Most Americans believe the United States must play an important role in global affairs, but there is little consensus as to what the parameters of that role are and should be.

At the end of the article Kissinger raises the following questions

What do we seek to prevent, no matter how it happens, and if necessary alone? What do we seek to achieve, even if not supported by any multilateral effort? What do we seek to achieve, or prevent, only if supported by an alliance? What should we not engage in, even if urged on by a multilateral group or an alliance? What is the nature of the values that we seek to advance?

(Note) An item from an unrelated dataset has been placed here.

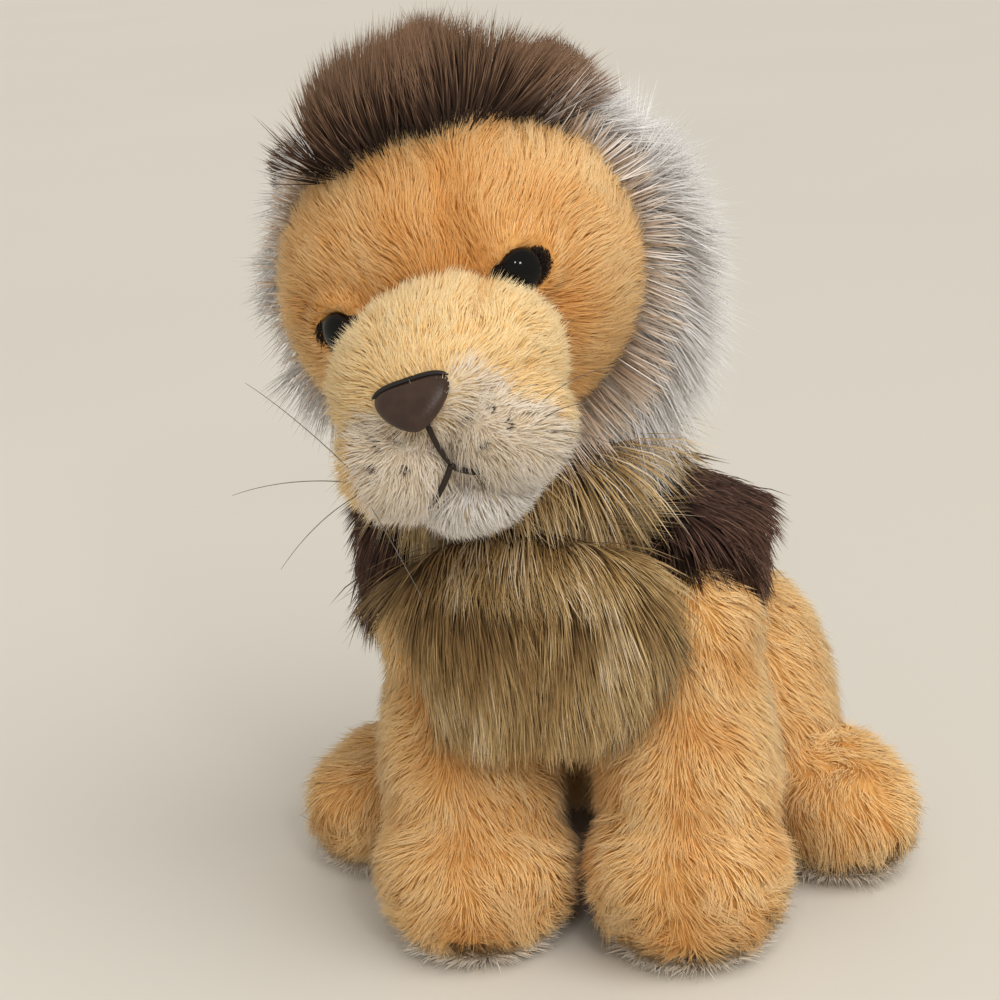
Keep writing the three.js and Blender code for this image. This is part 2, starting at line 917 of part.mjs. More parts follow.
/** The profile of the hole for an eye: its seat, the bore of its stem and the pocket of its washer. */
function socketProfile() {
  const bore = stemRadius + gap;
  const pocket = washerRadius + gap;
  const low = -washerDepth - washerThickness - gap;
  return [
    [0, -stemLength - gap],
    [bore, -stemLength - gap],
    [bore, low],
    [pocket, low],
    [pocket, -washerDepth + gap],
    [bore, -washerDepth + gap],
    [bore, -ridgeHeight * 2 - gap],
    [eyeRadius + gap, -ridgeHeight * 2 - gap],
    [eyeRadius + gap, stemLength],
    [0, stemLength],
  ];
}

/** The washer that locks an eye, a ring on the stem. */
function washerForm(side) {
  const outer = new THREE.Shape();
  outer.absarc(0, 0, washerRadius, 0, 2 * Math.PI);
  const hole = new THREE.Path();
  hole.absarc(0, 0, stemRadius + gap, 0, 2 * Math.PI, true);
  outer.holes.push(hole);
  const geometry = new THREE.ExtrudeGeometry(outer, {
    depth: washerThickness,
    bevelEnabled: false,
    curveSegments: 7,
  });
  geometry.translate(0, 0, -washerDepth - washerThickness);
  return solid(geometry.applyMatrix4(eyePlace(side)));
}

const earTiltDeg = 45;
const earHollowShare = 0.8;

/** An ear: a flat round cup that stands out from the head. */
function earForm(side, grow = 0) {
  const centre = headRound(earStand, side * earTiltDeg, earBehind);
  const turn = new THREE.Euler(0, side * radians(earTiltDeg), 0);
  const cup = ball({ centre, half: at(earHalfWidth, earThickness, earHalfHeight), turn, grow }, 8, 14);
  if (grow > 0) return cup;
  const front = centre.clone().setY(centre.y - earThickness);
  const inner = at(earHalfWidth, earThickness, earHalfHeight).multiplyScalar(earHollowShare);
  const hollow = ball({ centre: front, half: inner, turn }, 8, 12);
  return cut(cup, hollow);
}

const crestAnglesDeg = [-48, -32, -16, 0, 16, 33, 50];
const crestWideShares = [0.7, 0.95, 1, 1, 1, 0.95, 0.7];

/** The crest: upright pile in a band across the top of the head, in locks. */
function crestForm(grow, locks, rings, sides) {
  return bag(
    {
      spine: crestAnglesDeg.map((angle) => headRound(crestStand, angle, 0)),
      wide: crestWideShares.map((share) => share * crestHalfDepth),
      deep: crestWideShares.map((share) => share * crestPile),
      side: Y_AXIS,
      fullness: maneFullness,
      locks,
      lockShare,
      grow,
    },
    rings,
    sides,
  );
}

const ruffAnglesDeg = [52, 72, 94, 116, 138, 158];
const ruffBackShares = [0.55, 0.95, 1.1, 0.95, 0.55, 0.05];
const ruffReachShares = [1, 1.02, 1.02, 1.03, 1.08, 1.15];
const ruffWideShares = [0.75, 1, 1, 0.95, 0.85, 0.6];

/** A side ruff: pale pile from beside the crest down behind the cheek. */
function ruffForm(side, grow, locks, rings, sides) {
  return bag(
    {
      spine: ruffAnglesDeg.map((angle, i) =>
        headRound(ruffStand, side * angle, ruffBackShares[i] * ruffBehind, ruffReachShares[i]),
      ),
      wide: ruffWideShares.map((share) => share * ruffHalfDepth),
      deep: ruffWideShares.map((share) => share * ruffPile),
      side: Y_AXIS,
      fullness: maneFullness,
      locks,
      lockShare,
      grow,
    },
    rings,
    sides,
  );
}

const napeForm = () =>
  ball(
    {
      centre: at(0, napeBehind, 0),
      half: at(headHalfWidth + napeSpread, napeHalfDepth, headHalfHeight + napeRise),
    },
    12,
    18,
  );

// A whisker's root on its pad and its tip, as shares of the pad's half sizes and of the whisker's length.
const whiskerShares = {
  right: [
    { root: [0.72, 0.62, 0.3], tip: [0.4, -0.2, 0.87] },
    { root: [0.8, 0.58, 0.05], tip: [0.85, -0.1, 0.2] },
    { root: [0.76, 0.6, -0.2], tip: [0.72, -0.15, -0.32] },
    { root: [0.62, 0.72, -0.35], tip: [-0.2, -0.25, -0.8] },
  ],
  left: [
    { root: [0.78, 0.6, 0.3], tip: [0.62, -0.1, 0.12] },
    { root: [0.8, 0.6, 0.08], tip: [0.55, -0.12, -0.04] },
    { root: [0.76, 0.64, -0.15], tip: [0.5, -0.15, -0.25] },
  ],
};
const whiskerSagShare = 0.05;

/** One whisker: a fine tapering thread that starts just off its pad. */
function whiskerForm(side, { root, tip }) {
  const length = Math.hypot(...root);
  const onPad = root.map((share) => share / length);
  const pad = padMiddle(1);
  const start = at(
    side * (pad.x + onPad[0] * (padHalfWidth + gap)),
    pad.y - onPad[1] * (padHalfDepth + gap),
    pad.z + onPad[2] * (padHalfHeight + gap),
  );
  const end = start.clone().add(at(side * tip[0], tip[1], tip[2]).multiplyScalar(whiskerLength));
  const middle = start.clone().lerp(end, 0.5);
  middle.z += whiskerLength * whiskerSagShare;
  return bag(
    {
      spine: [start, middle, end],
      wide: [whiskerRadius, whiskerRadius, whiskerRadius / 2],
      deep: [whiskerRadius, whiskerRadius, whiskerRadius / 2],
      fullness: limbFullness,
      side: Z_AXIS,
    },
    7,
    3,
  );
}

/** Every piece of the head, in the head's own frame. */
function makeHead() {
  const group = new THREE.Group();
  const turn = new THREE.Euler(radians(headPitchDeg), radians(headRollDeg), 0, 'ZXY');
  group.position.copy(neckPivot).add(at(-headAside, -headAhead, headRise));
  group.setRotationFromEuler(turn);
  group.updateMatrix();
  const inverse = group.matrix.clone().invert();
  const local = (body) => solid(geometryOf(body).applyMatrix4(inverse));
  const neckCuts = [local(belowHead), local(neckSpace), local(collarNodSpace)];
  const both = Object.values(flanks);

  const sockets = both.map((side) => turned(socketProfile(), 11, eyePlace(side)));
  group.add(piece('head', cut(headForm(0, 18, 26), neckCuts, sockets), golden));
  const headSkin = headForm(coarseGap, 14, 20);
  const muzzleSkin = muzzleForm(gap);
  const padSkins = both.map((side) => padForm(side, gap));
  const nose = noseForm();
  const noseSkin = noseForm(gap);
  const mouthSkin = mouthForm(threadRadius + gap);

  const muzzle = cut(muzzleForm(), headSkin, padSkins, noseSkin, mouthSkin, sockets, neckCuts);
  group.add(piece('muzzle', largest(muzzle), goldenCap));
  for (const [name, side] of Object.entries(flanks)) {
    const inner = block(
      at(Math.min((side * gap) / 2, -side * overrun), -overrun, -overrun),
      at(Math.max((side * gap) / 2, -side * overrun), overrun, overrun),
    );
    const pad = cut(padForm(side), headSkin, noseSkin, mouthSkin, inner, neckCuts);
    group.add(piece(`muzzle_pad_${name}`, largest(pad), cream));
    group.add(piece(`eye_${name}`, turned(eyeProfile(), 12, eyePlace(side)), 0x15120f, 0.08));
    group.add(piece(`eye_washer_${name}`, washerForm(side), 0xe8e6e0, 0.5));
  }
  const chin = cut(chinForm(), headSkin, muzzleSkin, padSkins, mouthSkin, neckCuts);
  group.add(piece('chin', largest(chin), chinCream));
  group.add(piece('nose', nose, 0x4a352b, 0.4));
  group.add(piece('mouth_stitch', mouthForm(threadRadius), 0x3a2418));

  const earSkins = both.map((side) => earForm(side, gap));
  const ruffSkins = both.map((side) => ruffForm(side, coarseGap, 0, 12, 12));
  const crest = cut(crestForm(0, crestLocks, 24, 11), headSkin, earSkins);
  group.add(piece('crest', largest(crest), darkBrown));
  const crestSkin = crestForm(coarseGap, 0, 10, 10);
  for (const [name, side] of Object.entries(flanks)) {
    group.add(piece(`ear_${name}`, largest(cut(earForm(side), headSkin)), golden));
    const form = ruffForm(side, 0, ruffLocks, 16, 11);
    const ruff = cut(form, headSkin, muzzleSkin, crestSkin, earSkins, neckCuts);
    group.add(piece(`ruff_${name}`, largest(ruff), whiteTip));
    whiskerShares[name].forEach((shares, i) => {
      group.add(piece(`whisker_${name}_${i + 1}`, whiskerForm(side, shares), 0xd8d4cc, 0.3));
    });
  }
  const nape = cut(napeForm(), headSkin, crestSkin, earSkins, ruffSkins, neckCuts);
  group.add(piece('nape_mane', largest(nape), darkBrown));
  return group;
}

const group = new THREE.Group();
group.add(makeBody(), makeNeck(), makeHead());

export default group;
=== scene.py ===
"""A sitting plush lion: skins, fur, eyes, nose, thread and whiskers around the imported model.

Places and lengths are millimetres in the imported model's frame: +Z is up, the face looks
towards -Y and the toy's own left is +X. They become metres where a mesh is made.
"""

from __future__ import annotations

import logging
from collections.abc import Callable, Sequence
from dataclasses import dataclass, field
from enum import Enum

import bmesh
import bpy
import numpy as np
from mathutils import Matrix, Vector

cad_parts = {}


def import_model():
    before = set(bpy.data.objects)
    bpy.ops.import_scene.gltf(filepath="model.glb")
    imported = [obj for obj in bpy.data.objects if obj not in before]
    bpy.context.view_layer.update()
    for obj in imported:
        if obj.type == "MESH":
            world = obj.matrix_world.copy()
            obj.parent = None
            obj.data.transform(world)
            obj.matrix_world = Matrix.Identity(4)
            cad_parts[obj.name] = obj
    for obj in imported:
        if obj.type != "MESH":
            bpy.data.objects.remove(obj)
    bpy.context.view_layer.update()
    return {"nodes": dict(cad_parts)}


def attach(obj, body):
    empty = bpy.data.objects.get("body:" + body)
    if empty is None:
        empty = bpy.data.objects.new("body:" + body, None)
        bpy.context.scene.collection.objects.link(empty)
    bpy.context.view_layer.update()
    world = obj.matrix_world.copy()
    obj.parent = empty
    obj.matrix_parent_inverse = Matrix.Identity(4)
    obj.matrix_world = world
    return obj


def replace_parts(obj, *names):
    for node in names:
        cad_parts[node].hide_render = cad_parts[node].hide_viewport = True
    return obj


LOG = logging.getLogger("plush_lion")
MM = 0.001
BAKE_MAP = "OFBake"

Array = np.ndarray
Field = Callable[[Array], Array]


class Side(Enum):
    """The two sides of the toy, with the sign of their x."""

    LEFT = 1
    RIGHT = -1

    @property
    def word(self) -> str:
        """The side's name as the node names spell it."""
        return self.name.lower()


# ---- colours and materials


def linear(code: str) -> tuple[float, float, float, float]:
    """Turns an sRGB hex colour into linear values.

    Args:
        code: six hex digits after a hash.

    Returns:
        Red, green, blue and an alpha of one.
    """
    shares = np.array([int(code[i : i + 2], 16) for i in (1, 3, 5)]) / 255.0
    bright = ((shares + 0.055) / 1.055) ** 2.4
    red, green, blue = np.where(shares <= 0.04045, shares / 12.92, bright)
    return (float(red), float(green), float(blue), 1.0)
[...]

And how much does the application of these values depend on circumstance?

For the above questions to be answered properly, and for our country to develop a coherent foreign policy we need a transpartisan analysis that is consistent with the definition of the word itself; an approach that "advocates pragmatic and effective solutions to social and political problems, transcending and including preexisting political ideologies"

An opportunity exists for the transpartisan movement to bring the great minds of our country together. The result very well could be a board policy of principles and associated specific actions that will serve as the template for the foreign policy of our country going now and in the future.

I fully realize the enormous complexity of the task I have outlined, yet I have no doubt that the rapidly changing events in the world can only be effectively dealt with from a transpartisan approach. Whether the execution of such an approach is possible within the organizational framework of the transpartisan movement, as it exists today, I do not know.